- INFORMATION SUPPLIED:

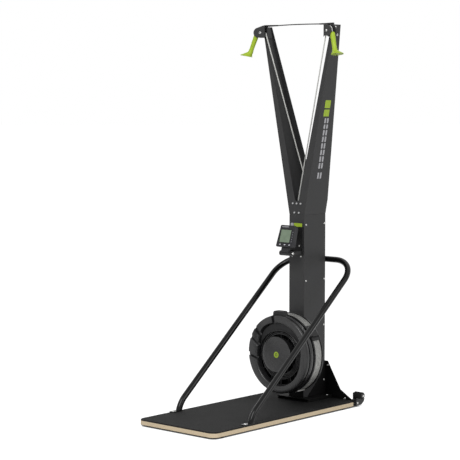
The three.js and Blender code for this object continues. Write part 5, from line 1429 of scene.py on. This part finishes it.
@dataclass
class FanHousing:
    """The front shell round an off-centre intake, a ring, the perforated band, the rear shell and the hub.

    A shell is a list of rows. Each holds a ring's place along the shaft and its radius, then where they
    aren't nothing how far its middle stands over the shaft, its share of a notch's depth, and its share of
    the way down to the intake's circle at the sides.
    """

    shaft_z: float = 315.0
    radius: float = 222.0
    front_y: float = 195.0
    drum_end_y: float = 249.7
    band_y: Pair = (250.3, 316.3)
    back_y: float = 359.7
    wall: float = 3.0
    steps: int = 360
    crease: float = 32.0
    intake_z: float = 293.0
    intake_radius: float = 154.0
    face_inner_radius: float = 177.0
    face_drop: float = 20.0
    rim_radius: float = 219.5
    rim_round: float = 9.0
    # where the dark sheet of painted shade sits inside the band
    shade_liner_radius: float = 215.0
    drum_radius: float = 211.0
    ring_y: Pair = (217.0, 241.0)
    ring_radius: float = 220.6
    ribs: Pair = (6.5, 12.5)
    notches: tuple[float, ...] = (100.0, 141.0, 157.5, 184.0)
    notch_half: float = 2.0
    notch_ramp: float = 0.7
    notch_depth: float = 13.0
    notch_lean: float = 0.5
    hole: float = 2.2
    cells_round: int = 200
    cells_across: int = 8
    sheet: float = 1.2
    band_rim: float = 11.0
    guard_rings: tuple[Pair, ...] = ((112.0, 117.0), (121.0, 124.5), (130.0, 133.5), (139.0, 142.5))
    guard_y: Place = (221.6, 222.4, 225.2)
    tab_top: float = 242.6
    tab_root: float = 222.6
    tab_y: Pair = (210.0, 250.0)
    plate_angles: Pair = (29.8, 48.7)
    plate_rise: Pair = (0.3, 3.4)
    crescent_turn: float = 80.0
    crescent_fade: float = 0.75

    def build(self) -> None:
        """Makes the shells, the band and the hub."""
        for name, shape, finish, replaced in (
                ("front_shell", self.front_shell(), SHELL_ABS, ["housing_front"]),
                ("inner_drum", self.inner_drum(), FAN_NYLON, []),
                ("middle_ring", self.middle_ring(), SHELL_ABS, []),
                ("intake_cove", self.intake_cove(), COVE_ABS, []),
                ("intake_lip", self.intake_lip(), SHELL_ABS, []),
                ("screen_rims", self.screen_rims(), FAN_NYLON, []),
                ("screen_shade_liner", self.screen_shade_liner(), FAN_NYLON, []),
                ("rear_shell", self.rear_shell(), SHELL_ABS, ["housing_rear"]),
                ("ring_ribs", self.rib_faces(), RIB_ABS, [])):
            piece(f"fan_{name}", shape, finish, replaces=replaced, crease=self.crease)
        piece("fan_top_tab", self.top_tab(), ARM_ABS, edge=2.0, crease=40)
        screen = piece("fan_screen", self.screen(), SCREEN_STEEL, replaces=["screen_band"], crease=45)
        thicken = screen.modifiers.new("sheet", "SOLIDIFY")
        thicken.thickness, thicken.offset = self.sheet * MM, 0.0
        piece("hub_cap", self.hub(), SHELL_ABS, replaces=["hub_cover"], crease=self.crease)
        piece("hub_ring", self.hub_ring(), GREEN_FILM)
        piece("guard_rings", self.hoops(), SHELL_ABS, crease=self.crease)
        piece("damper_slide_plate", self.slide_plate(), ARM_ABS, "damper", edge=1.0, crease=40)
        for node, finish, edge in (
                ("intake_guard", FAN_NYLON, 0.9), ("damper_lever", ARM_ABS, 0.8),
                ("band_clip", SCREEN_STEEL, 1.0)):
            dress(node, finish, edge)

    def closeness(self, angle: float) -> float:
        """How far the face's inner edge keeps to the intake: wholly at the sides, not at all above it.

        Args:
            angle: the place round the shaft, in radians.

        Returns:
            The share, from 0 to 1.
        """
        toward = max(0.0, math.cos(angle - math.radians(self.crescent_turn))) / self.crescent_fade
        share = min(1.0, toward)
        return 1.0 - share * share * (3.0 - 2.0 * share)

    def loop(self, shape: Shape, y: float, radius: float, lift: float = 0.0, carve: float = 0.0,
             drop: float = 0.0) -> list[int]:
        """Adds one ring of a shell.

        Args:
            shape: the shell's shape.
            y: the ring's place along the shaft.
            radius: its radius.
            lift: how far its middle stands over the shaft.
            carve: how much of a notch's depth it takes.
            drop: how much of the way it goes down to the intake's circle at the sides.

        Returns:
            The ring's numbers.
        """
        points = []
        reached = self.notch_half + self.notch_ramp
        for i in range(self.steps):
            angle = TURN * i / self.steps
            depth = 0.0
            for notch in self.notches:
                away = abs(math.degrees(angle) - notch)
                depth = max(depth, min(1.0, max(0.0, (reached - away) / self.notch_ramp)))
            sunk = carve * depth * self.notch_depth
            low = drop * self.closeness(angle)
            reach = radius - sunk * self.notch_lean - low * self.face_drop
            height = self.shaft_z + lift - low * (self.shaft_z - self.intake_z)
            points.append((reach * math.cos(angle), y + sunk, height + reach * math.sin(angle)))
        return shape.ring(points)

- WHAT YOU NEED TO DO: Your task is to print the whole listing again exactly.

- RESULT OF THIS EXERCISE:
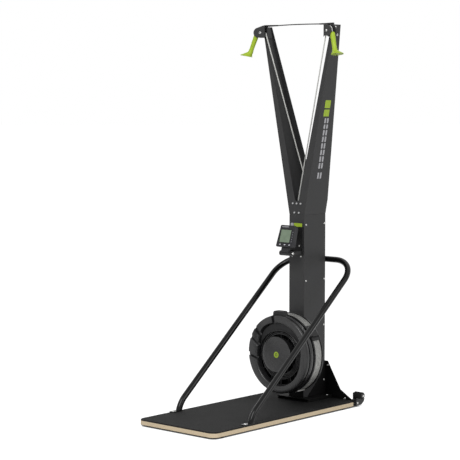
The three.js and Blender code for this object continues. Write part 5, from line 1429 of scene.py on. This part finishes it.
@dataclass
class FanHousing:
    """The front shell round an off-centre intake, a ring, the perforated band, the rear shell and the hub.

    A shell is a list of rows. Each holds a ring's place along the shaft and its radius, then where they
    aren't nothing how far its middle stands over the shaft, its share of a notch's depth, and its share of
    the way down to the intake's circle at the sides.
    """

    shaft_z: float = 315.0
    radius: float = 222.0
    front_y: float = 195.0
    drum_end_y: float = 249.7
    band_y: Pair = (250.3, 316.3)
    back_y: float = 359.7
    wall: float = 3.0
    steps: int = 360
    crease: float = 32.0
    intake_z: float = 293.0
    intake_radius: float = 154.0
    face_inner_radius: float = 177.0
    face_drop: float = 20.0
    rim_radius: float = 219.5
    rim_round: float = 9.0
    # where the dark sheet of painted shade sits inside the band
    shade_liner_radius: float = 215.0
    drum_radius: float = 211.0
    ring_y: Pair = (217.0, 241.0)
    ring_radius: float = 220.6
    ribs: Pair = (6.5, 12.5)
    notches: tuple[float, ...] = (100.0, 141.0, 157.5, 184.0)
    notch_half: float = 2.0
    notch_ramp: float = 0.7
    notch_depth: float = 13.0
    notch_lean: float = 0.5
    hole: float = 2.2
    cells_round: int = 200
    cells_across: int = 8
    sheet: float = 1.2
    band_rim: float = 11.0
    guard_rings: tuple[Pair, ...] = ((112.0, 117.0), (121.0, 124.5), (130.0, 133.5), (139.0, 142.5))
    guard_y: Place = (221.6, 222.4, 225.2)
    tab_top: float = 242.6
    tab_root: float = 222.6
    tab_y: Pair = (210.0, 250.0)
    plate_angles: Pair = (29.8, 48.7)
    plate_rise: Pair = (0.3, 3.4)
    crescent_turn: float = 80.0
    crescent_fade: float = 0.75

    def build(self) -> None:
        """Makes the shells, the band and the hub."""
        for name, shape, finish, replaced in (
                ("front_shell", self.front_shell(), SHELL_ABS, ["housing_front"]),
                ("inner_drum", self.inner_drum(), FAN_NYLON, []),
                ("middle_ring", self.middle_ring(), SHELL_ABS, []),
                ("intake_cove", self.intake_cove(), COVE_ABS, []),
                ("intake_lip", self.intake_lip(), SHELL_ABS, []),
                ("screen_rims", self.screen_rims(), FAN_NYLON, []),
                ("screen_shade_liner", self.screen_shade_liner(), FAN_NYLON, []),
                ("rear_shell", self.rear_shell(), SHELL_ABS, ["housing_rear"]),
                ("ring_ribs", self.rib_faces(), RIB_ABS, [])):
            piece(f"fan_{name}", shape, finish, replaces=replaced, crease=self.crease)
        piece("fan_top_tab", self.top_tab(), ARM_ABS, edge=2.0, crease=40)
        screen = piece("fan_screen", self.screen(), SCREEN_STEEL, replaces=["screen_band"], crease=45)
        thicken = screen.modifiers.new("sheet", "SOLIDIFY")
        thicken.thickness, thicken.offset = self.sheet * MM, 0.0
        piece("hub_cap", self.hub(), SHELL_ABS, replaces=["hub_cover"], crease=self.crease)
        piece("hub_ring", self.hub_ring(), GREEN_FILM)
        piece("guard_rings", self.hoops(), SHELL_ABS, crease=self.crease)
        piece("damper_slide_plate", self.slide_plate(), ARM_ABS, "damper", edge=1.0, crease=40)
        for node, finish, edge in (
                ("intake_guard", FAN_NYLON, 0.9), ("damper_lever", ARM_ABS, 0.8),
                ("band_clip", SCREEN_STEEL, 1.0)):
            dress(node, finish, edge)

    def closeness(self, angle: float) -> float:
        """How far the face's inner edge keeps to the intake: wholly at the sides, not at all above it.

        Args:
            angle: the place round the shaft, in radians.

        Returns:
            The share, from 0 to 1.
        """
        toward = max(0.0, math.cos(angle - math.radians(self.crescent_turn))) / self.crescent_fade
        share = min(1.0, toward)
        return 1.0 - share * share * (3.0 - 2.0 * share)

    def loop(self, shape: Shape, y: float, radius: float, lift: float = 0.0, carve: float = 0.0,
             drop: float = 0.0) -> list[int]:
        """Adds one ring of a shell.

        Args:
            shape: the shell's shape.
            y: the ring's place along the shaft.
            radius: its radius.
            lift: how far its middle stands over the shaft.
            carve: how much of a notch's depth it takes.
            drop: how much of the way it goes down to the intake's circle at the sides.

        Returns:
            The ring's numbers.
        """
        points = []
        reached = self.notch_half + self.notch_ramp
        for i in range(self.steps):
            angle = TURN * i / self.steps
            depth = 0.0
            for notch in self.notches:
                away = abs(math.degrees(angle) - notch)
                depth = max(depth, min(1.0, max(0.0, (reached - away) / self.notch_ramp)))
            sunk = carve * depth * self.notch_depth
            low = drop * self.closeness(angle)
            reach = radius - sunk * self.notch_lean - low * self.face_drop
            height = self.shaft_z + lift - low * (self.shaft_z - self.intake_z)
            points.append((reach * math.cos(angle), y + sunk, height + reach * math.sin(angle)))
        return shape.ring(points)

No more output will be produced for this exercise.